Are we supposed to accept at face value based on all this "evidence" that Nathan is now participating in Linderman's/his mother's plan? That doesn't seem logical given that they've already given us one Nathan "gotcha" by revealing that he'd been working with the FBI the entire time that Linderman was wooing him with exorbitant campaign contributions. Shouldn't we expect another twist here? It seems, based on the blog and media reactions I've run across, that a lot of people aren't ACTIVELY expecting Nathan to turn the Linderman plan around in some way, but why wouldn't we expect that given how hard they've been working on showing us how complicit Nathan is in the bomb plot since "Five Years Gone".
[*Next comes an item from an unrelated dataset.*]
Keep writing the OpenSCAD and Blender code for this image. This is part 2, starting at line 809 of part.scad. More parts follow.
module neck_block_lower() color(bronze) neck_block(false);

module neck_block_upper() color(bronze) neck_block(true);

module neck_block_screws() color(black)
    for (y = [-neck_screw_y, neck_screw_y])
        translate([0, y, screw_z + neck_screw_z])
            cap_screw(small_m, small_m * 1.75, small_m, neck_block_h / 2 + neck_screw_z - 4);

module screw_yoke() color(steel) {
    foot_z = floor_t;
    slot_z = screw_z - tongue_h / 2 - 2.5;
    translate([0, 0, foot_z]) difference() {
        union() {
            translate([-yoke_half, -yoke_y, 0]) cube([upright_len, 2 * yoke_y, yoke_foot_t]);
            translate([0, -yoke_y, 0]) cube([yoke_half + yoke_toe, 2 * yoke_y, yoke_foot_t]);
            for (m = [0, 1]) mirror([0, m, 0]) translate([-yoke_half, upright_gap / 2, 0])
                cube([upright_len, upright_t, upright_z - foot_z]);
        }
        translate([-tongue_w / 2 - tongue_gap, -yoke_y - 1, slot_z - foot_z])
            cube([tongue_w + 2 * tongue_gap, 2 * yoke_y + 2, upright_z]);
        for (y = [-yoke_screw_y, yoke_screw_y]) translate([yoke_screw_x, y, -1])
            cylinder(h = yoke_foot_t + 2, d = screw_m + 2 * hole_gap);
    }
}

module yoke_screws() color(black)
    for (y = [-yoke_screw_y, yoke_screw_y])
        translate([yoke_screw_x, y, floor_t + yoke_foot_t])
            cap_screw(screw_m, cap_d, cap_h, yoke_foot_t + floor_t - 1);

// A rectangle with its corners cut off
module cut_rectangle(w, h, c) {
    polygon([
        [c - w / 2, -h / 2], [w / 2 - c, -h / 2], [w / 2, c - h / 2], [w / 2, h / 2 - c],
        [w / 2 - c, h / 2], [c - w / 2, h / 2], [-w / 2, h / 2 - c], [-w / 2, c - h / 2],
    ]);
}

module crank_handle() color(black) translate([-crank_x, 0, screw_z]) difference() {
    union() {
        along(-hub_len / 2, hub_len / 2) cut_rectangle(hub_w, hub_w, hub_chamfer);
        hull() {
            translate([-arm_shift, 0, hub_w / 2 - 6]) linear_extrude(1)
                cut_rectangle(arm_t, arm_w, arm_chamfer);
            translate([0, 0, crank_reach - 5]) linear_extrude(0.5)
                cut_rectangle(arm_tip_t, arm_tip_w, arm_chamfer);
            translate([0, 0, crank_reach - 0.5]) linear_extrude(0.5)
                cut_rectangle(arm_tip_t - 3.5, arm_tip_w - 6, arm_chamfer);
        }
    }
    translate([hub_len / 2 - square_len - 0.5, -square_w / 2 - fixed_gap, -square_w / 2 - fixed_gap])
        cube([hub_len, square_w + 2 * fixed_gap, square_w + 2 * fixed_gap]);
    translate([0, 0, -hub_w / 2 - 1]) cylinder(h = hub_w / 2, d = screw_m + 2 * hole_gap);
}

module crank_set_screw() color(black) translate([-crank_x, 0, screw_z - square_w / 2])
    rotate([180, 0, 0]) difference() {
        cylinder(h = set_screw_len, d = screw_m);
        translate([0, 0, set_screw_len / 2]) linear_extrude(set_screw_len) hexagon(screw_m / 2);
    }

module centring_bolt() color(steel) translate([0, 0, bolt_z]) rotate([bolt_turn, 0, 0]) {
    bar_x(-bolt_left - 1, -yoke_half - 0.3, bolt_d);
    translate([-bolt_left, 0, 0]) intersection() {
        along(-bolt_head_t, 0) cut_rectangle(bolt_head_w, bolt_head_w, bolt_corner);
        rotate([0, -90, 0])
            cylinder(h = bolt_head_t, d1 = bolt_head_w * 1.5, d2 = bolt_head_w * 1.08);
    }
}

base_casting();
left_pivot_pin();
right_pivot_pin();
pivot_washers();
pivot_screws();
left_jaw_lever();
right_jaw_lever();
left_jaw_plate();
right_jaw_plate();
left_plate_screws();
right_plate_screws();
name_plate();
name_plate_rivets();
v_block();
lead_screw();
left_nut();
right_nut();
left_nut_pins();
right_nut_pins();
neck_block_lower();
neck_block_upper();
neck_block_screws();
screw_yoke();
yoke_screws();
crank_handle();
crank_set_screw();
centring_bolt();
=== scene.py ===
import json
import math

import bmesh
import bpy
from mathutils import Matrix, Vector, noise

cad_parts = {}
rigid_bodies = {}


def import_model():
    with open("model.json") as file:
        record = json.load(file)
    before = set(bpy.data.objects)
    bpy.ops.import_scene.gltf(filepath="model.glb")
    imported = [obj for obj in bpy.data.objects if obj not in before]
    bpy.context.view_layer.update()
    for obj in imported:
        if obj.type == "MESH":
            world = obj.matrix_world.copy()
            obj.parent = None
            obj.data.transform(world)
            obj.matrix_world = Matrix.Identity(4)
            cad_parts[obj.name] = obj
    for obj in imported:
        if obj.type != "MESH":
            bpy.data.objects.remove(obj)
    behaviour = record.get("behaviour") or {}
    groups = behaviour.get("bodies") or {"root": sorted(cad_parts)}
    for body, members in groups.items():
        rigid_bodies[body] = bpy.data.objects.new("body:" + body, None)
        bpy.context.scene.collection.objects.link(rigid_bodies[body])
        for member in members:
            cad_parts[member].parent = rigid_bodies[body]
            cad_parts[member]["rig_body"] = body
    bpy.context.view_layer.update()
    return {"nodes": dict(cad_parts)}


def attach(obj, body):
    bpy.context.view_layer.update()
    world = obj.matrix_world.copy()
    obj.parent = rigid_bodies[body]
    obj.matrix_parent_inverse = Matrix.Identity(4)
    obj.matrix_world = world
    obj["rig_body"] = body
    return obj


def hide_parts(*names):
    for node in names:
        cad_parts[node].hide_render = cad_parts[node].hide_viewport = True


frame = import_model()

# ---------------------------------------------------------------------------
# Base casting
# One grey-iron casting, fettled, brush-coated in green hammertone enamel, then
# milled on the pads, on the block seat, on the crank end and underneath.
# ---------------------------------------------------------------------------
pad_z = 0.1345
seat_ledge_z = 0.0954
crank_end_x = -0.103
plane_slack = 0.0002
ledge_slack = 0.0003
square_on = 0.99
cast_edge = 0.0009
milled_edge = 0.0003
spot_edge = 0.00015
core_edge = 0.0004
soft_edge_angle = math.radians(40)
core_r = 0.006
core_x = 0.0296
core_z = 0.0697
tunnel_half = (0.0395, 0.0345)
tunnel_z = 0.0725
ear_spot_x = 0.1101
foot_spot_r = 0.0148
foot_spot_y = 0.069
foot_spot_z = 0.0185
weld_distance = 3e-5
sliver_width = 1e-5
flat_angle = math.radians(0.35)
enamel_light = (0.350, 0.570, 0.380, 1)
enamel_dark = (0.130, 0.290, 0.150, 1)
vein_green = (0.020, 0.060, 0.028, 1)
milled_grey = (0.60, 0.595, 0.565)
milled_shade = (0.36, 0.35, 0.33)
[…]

Rather than the above possibilities, I find it a lot more likely that a big part of Nathan's arc has been him quietly coming to terms with the fact that he would rather do good than be powerful, and that he'll do whatever he can to stop the bomb. I can't imagine that TPTB would be foolish enough to get rid of Adrian Pasdar, but I don't feel confident enough in that to rest easy. I'm deeply worried that Nathan will die saving the world, and I'll have to mourn him since I'm unhealthily invested in his character. ;-)

This is a lot less linear and coherent than I'd like it to be, but I do have to work for a living, so I probably shouldn't spend much more time trying to untangled the chaotic mess that is my brain.

Thoughts? Rebuttals? Taking my ramblings and running in another direction with them? Reassurances that Nathan won't be a bad guy, and that he'll also survive helping save the world?